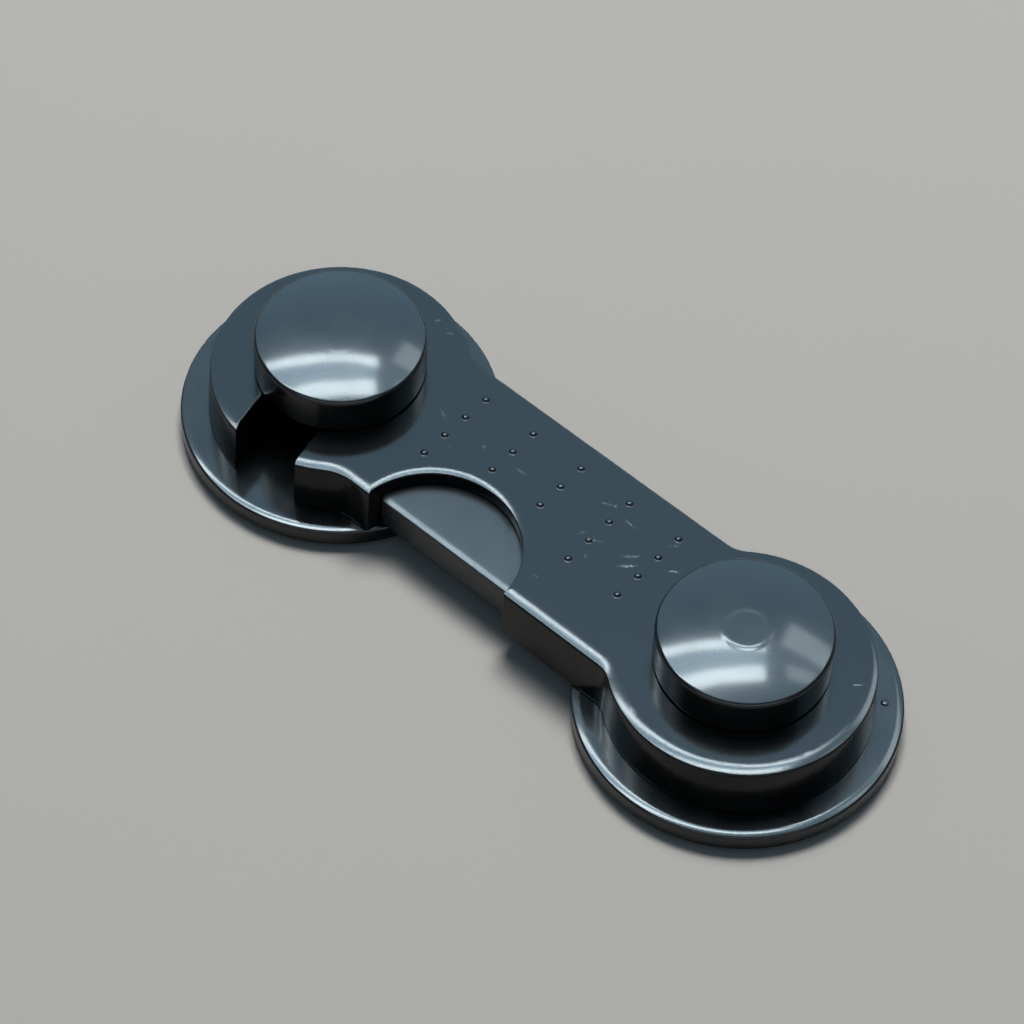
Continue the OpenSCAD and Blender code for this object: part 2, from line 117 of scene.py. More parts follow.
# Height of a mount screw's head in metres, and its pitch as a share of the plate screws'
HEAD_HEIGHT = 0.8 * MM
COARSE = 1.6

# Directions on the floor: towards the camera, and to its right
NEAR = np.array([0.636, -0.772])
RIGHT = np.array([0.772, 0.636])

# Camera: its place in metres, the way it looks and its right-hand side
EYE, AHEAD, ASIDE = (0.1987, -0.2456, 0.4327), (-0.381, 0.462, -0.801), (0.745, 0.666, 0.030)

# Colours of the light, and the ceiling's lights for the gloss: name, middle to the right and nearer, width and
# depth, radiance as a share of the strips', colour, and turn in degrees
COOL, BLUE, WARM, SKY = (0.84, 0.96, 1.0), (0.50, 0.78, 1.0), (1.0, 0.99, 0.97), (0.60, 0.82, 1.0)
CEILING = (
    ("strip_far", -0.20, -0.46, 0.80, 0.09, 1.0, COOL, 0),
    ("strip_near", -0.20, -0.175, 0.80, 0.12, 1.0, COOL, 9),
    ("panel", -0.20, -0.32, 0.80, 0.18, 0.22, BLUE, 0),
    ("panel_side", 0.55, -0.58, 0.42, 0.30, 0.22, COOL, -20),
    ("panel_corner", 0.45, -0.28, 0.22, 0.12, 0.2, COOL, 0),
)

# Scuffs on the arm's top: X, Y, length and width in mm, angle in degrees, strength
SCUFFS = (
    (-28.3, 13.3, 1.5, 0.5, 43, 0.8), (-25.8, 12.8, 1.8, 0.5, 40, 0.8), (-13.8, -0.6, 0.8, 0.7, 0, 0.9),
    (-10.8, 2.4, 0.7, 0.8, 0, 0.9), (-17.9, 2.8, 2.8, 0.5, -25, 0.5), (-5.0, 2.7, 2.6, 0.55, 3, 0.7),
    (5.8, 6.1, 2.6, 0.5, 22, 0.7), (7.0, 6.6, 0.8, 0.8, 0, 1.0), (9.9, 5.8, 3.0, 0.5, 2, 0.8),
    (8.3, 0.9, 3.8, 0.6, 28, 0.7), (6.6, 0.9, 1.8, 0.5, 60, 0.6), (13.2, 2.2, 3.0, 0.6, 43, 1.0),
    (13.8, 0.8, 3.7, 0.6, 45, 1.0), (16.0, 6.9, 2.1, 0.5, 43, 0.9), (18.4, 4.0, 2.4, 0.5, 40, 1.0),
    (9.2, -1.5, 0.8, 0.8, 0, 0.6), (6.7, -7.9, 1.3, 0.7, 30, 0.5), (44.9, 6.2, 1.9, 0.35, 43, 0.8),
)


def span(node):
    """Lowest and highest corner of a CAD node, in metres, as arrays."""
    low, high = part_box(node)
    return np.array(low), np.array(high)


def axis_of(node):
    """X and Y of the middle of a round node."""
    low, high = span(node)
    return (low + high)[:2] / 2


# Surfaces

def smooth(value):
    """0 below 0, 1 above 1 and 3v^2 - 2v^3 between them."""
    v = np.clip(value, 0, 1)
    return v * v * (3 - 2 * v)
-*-
EXERCISE OBJECTIVE
Print from the first line through the line that contains "EYE, AHEAD, ASIDE", please, including both, and leave out every line outside that stretch.

FINAL RESULT
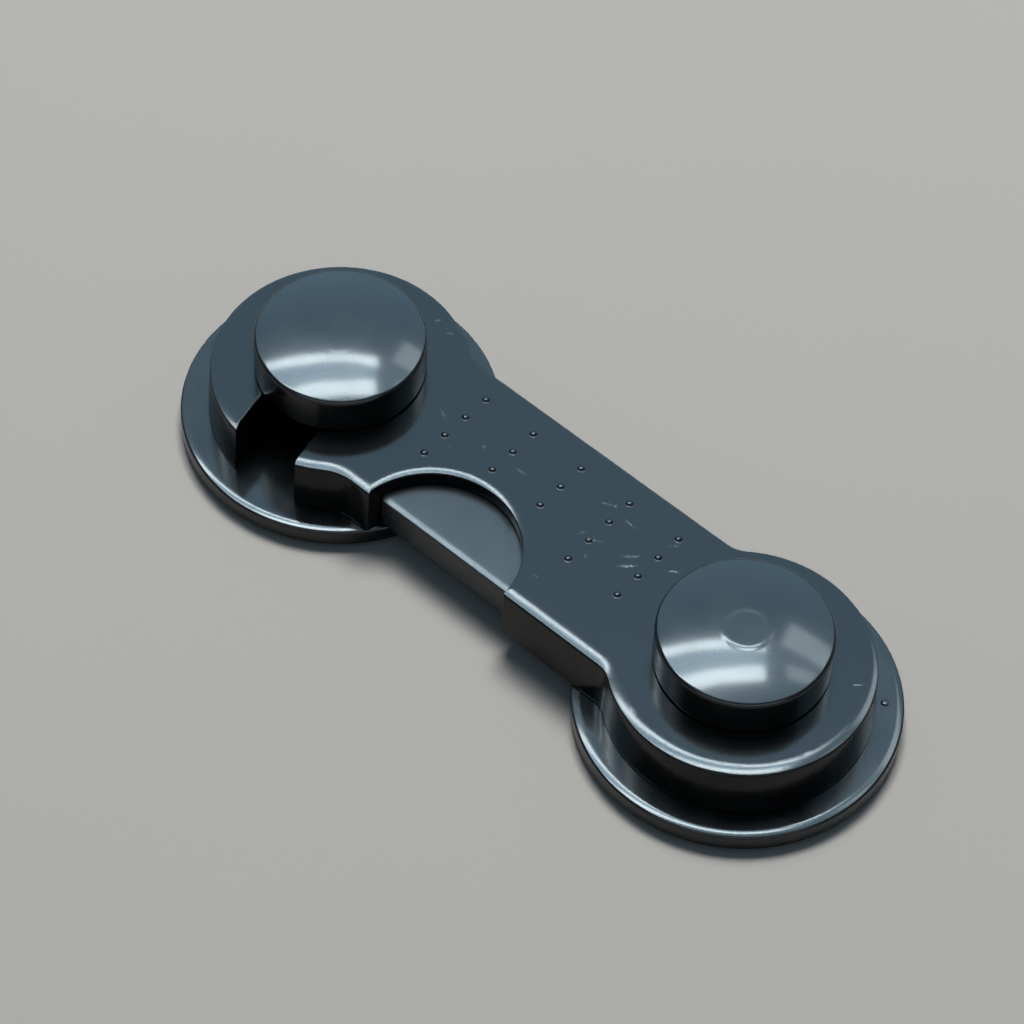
Continue the OpenSCAD and Blender code for this object: part 2, from line 117 of scene.py. More parts follow.
# Height of a mount screw's head in metres, and its pitch as a share of the plate screws'
HEAD_HEIGHT = 0.8 * MM
COARSE = 1.6

# Directions on the floor: towards the camera, and to its right
NEAR = np.array([0.636, -0.772])
RIGHT = np.array([0.772, 0.636])

# Camera: its place in metres, the way it looks and its right-hand side
EYE, AHEAD, ASIDE = (0.1987, -0.2456, 0.4327), (-0.381, 0.462, -0.801), (0.745, 0.666, 0.030)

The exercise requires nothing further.